Set down, without alteration, the lines from the one that contains "Describe how this" through the final line of the material below.

* Rows from an object dataset:
_____

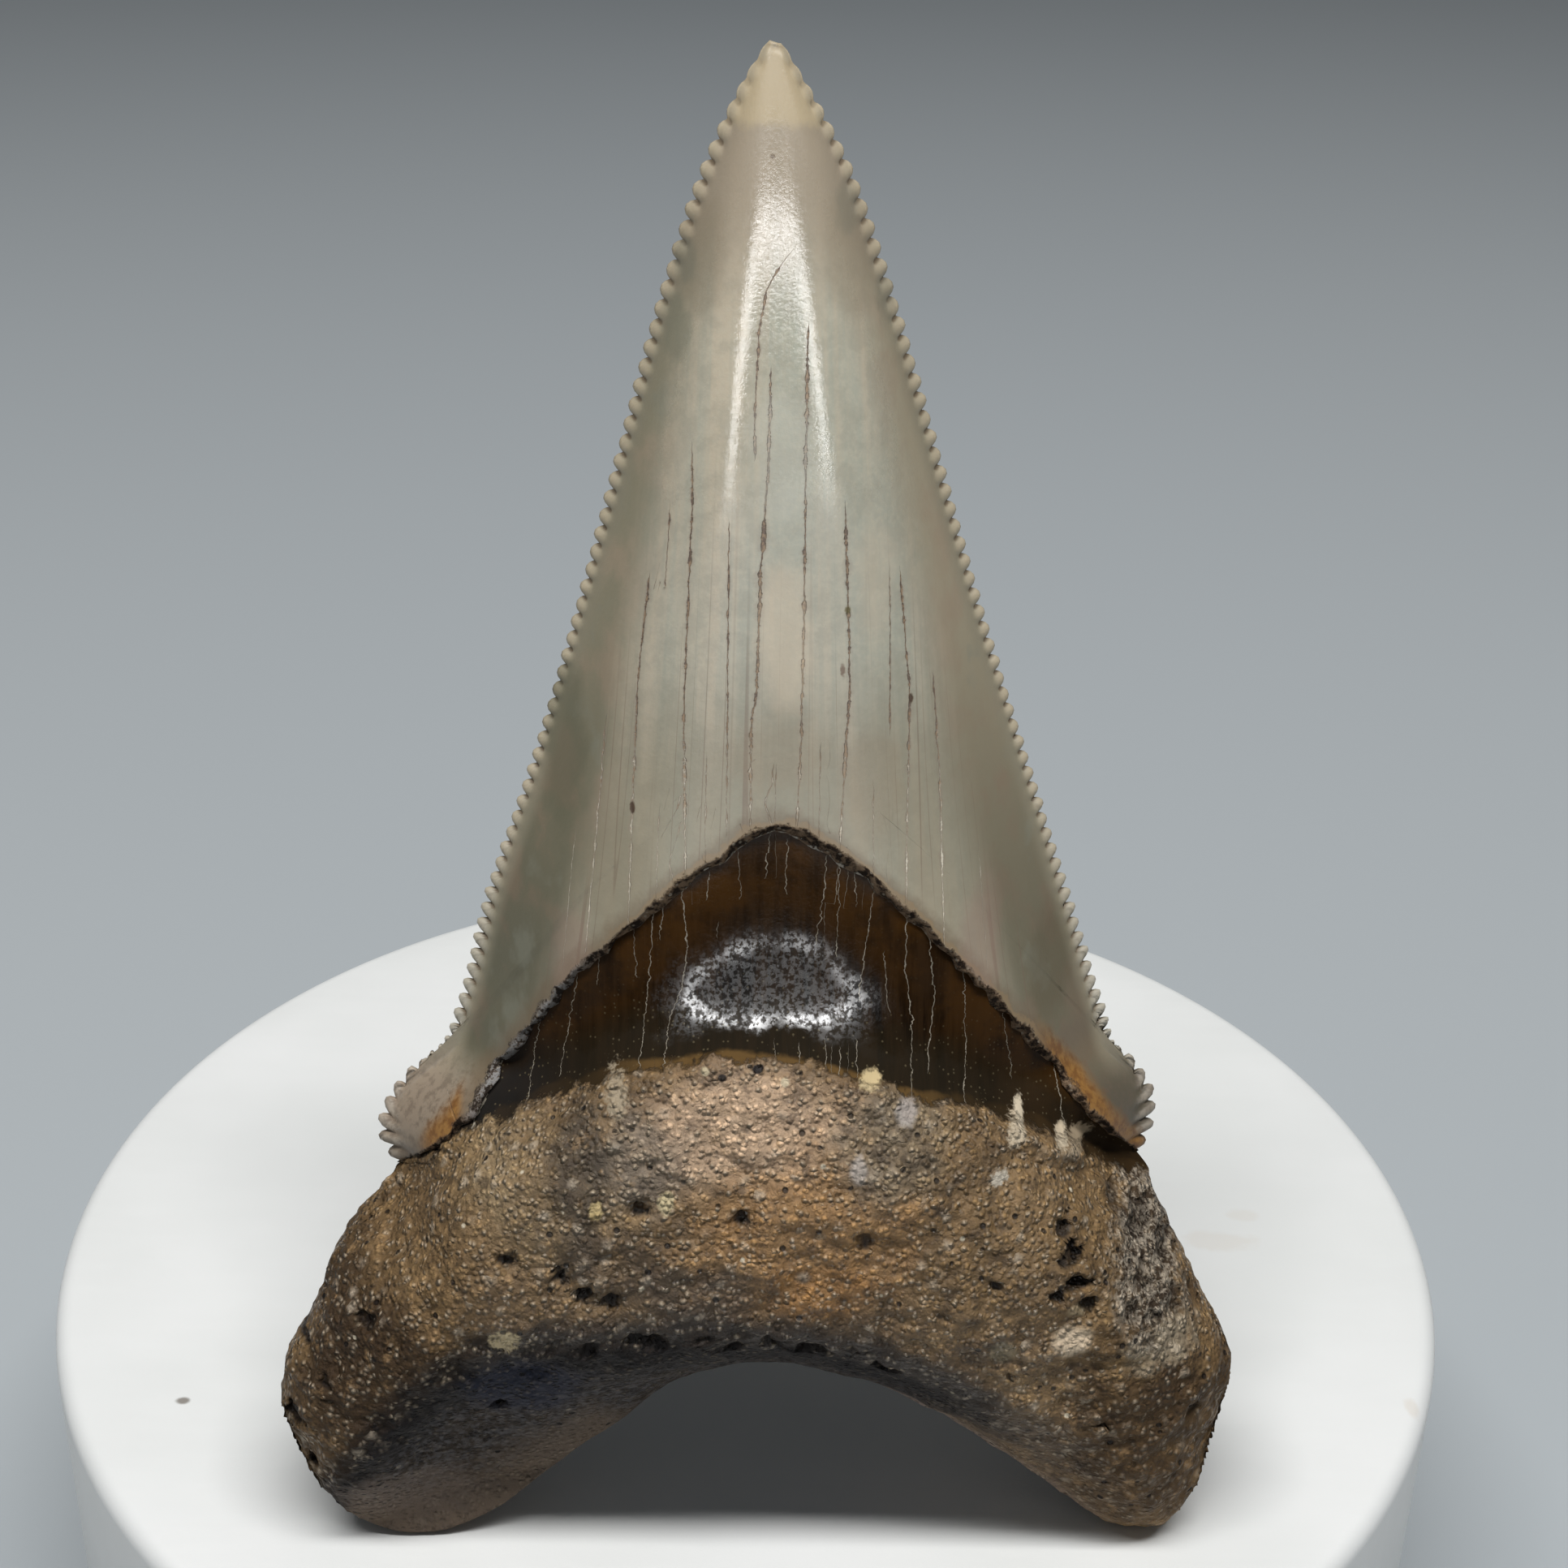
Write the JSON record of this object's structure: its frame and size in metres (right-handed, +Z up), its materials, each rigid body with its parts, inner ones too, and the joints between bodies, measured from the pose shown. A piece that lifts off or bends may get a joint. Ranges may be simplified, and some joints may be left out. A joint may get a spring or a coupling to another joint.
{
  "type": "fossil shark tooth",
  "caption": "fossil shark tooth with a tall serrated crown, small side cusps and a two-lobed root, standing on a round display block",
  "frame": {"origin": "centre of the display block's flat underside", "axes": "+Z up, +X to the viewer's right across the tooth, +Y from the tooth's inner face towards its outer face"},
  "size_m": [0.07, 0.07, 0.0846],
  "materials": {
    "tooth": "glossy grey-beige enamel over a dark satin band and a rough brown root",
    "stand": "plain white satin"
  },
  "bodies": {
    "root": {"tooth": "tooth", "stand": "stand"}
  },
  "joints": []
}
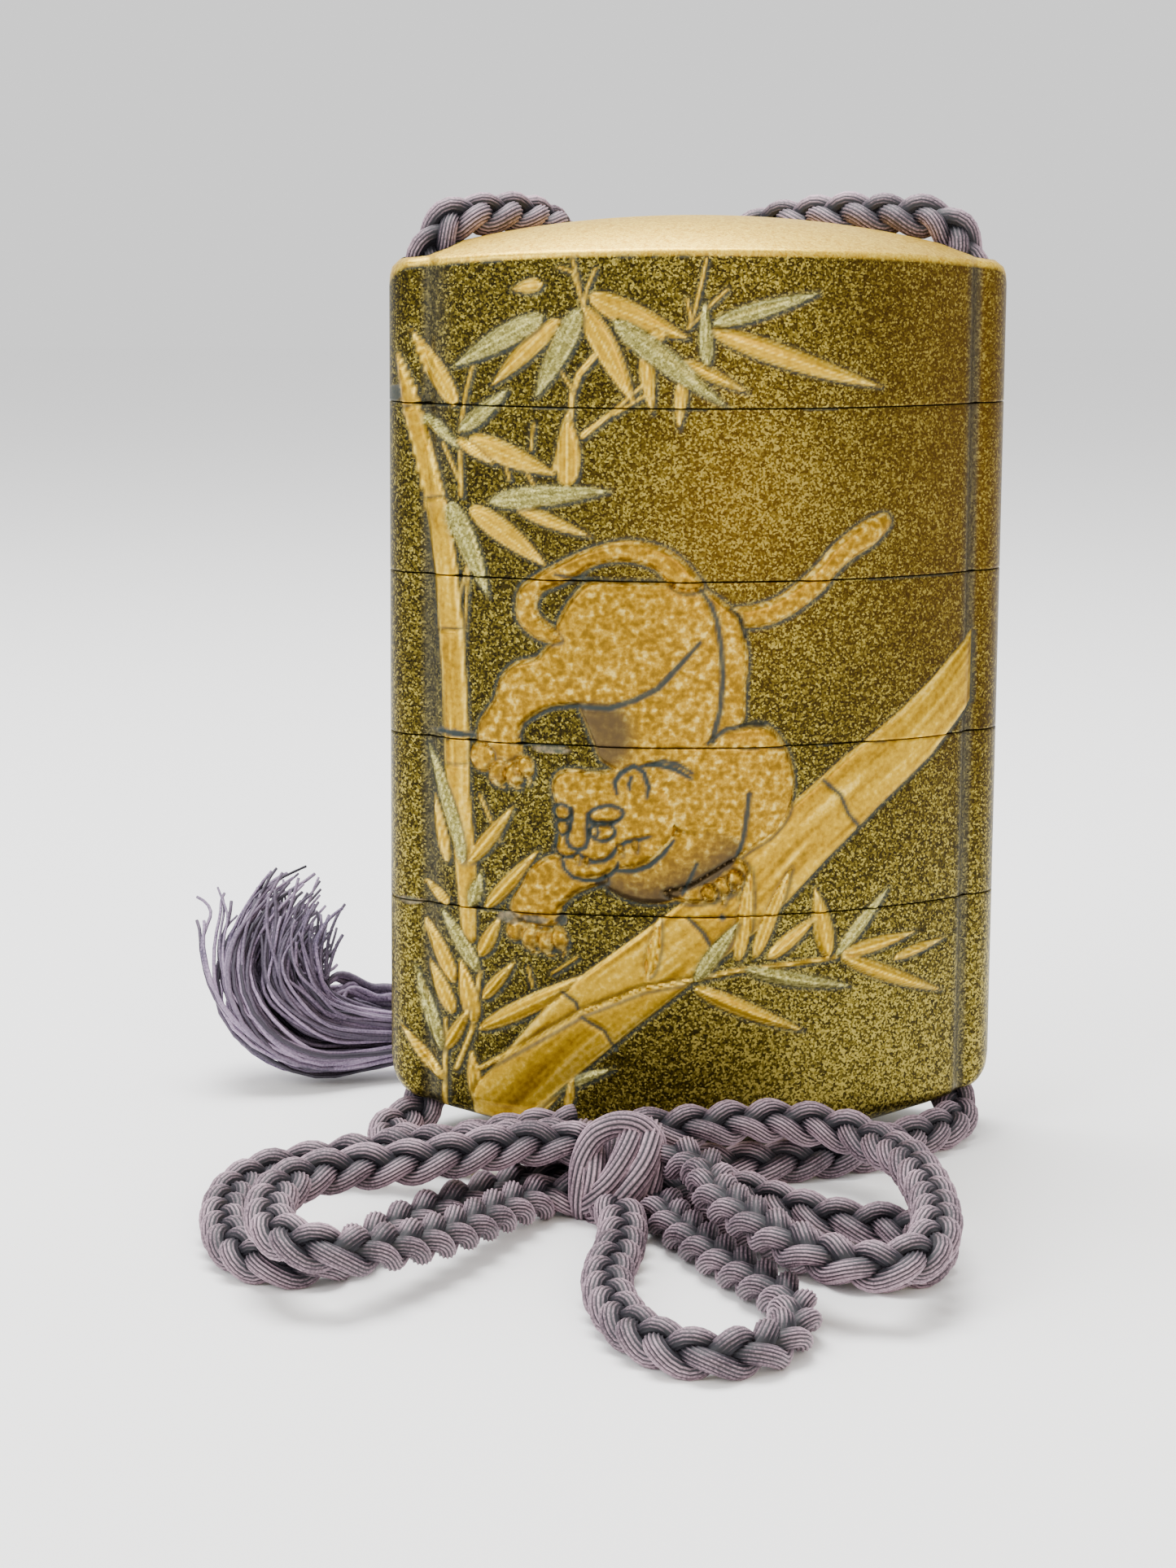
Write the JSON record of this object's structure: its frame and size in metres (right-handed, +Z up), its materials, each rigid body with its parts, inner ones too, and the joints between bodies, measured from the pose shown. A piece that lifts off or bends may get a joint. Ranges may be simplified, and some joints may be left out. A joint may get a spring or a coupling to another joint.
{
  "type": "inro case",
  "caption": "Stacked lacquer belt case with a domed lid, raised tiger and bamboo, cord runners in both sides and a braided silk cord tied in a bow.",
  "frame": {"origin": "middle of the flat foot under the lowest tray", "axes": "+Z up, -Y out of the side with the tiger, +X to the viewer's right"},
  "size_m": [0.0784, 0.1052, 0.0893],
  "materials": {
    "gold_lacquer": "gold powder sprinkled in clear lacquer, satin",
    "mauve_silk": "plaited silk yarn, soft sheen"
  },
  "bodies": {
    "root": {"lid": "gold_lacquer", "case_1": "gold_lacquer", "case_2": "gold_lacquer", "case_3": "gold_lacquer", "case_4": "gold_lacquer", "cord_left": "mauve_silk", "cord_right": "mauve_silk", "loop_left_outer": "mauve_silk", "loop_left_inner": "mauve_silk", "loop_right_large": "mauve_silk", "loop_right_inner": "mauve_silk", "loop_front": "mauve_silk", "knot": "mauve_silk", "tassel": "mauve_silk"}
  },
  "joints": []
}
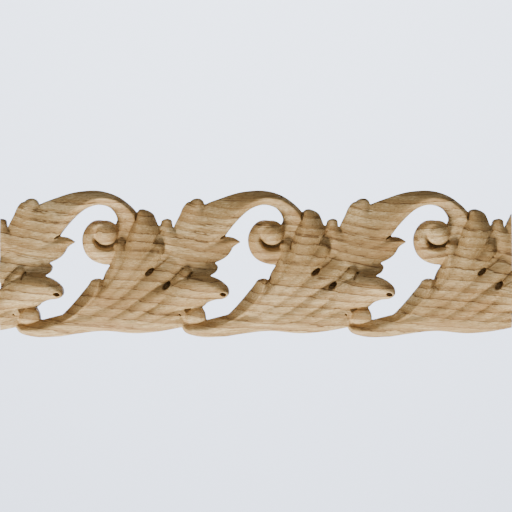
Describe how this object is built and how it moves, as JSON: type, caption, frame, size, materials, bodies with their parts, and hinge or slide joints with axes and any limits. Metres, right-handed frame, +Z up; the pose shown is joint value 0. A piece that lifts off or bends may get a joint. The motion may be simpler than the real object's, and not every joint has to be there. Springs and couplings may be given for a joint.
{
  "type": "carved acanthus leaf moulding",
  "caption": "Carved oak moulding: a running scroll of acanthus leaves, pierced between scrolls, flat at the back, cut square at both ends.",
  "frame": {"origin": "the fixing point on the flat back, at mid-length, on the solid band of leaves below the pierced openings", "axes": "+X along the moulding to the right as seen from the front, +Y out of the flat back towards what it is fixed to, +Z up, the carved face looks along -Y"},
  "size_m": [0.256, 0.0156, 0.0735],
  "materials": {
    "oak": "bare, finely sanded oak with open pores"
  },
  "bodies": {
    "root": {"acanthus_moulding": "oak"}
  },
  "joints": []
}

_____

* EXERCISE SOLUTION:
Describe how this object is built and how it moves, as JSON: type, caption, frame, size, materials, bodies with their parts, and hinge or slide joints with axes and any limits. Metres, right-handed frame, +Z up; the pose shown is joint value 0. A piece that lifts off or bends may get a joint. The motion may be simpler than the real object's, and not every joint has to be there. Springs and couplings may be given for a joint.
{
  "type": "carved acanthus leaf moulding",
  "caption": "Carved oak moulding: a running scroll of acanthus leaves, pierced between scrolls, flat at the back, cut square at both ends.",
  "frame": {"origin": "the fixing point on the flat back, at mid-length, on the solid band of leaves below the pierced openings", "axes": "+X along the moulding to the right as seen from the front, +Y out of the flat back towards what it is fixed to, +Z up, the carved face looks along -Y"},
  "size_m": [0.256, 0.0156, 0.0735],
  "materials": {
    "oak": "bare, finely sanded oak with open pores"
  },
  "bodies": {
    "root": {"acanthus_moulding": "oak"}
  },
  "joints": []
}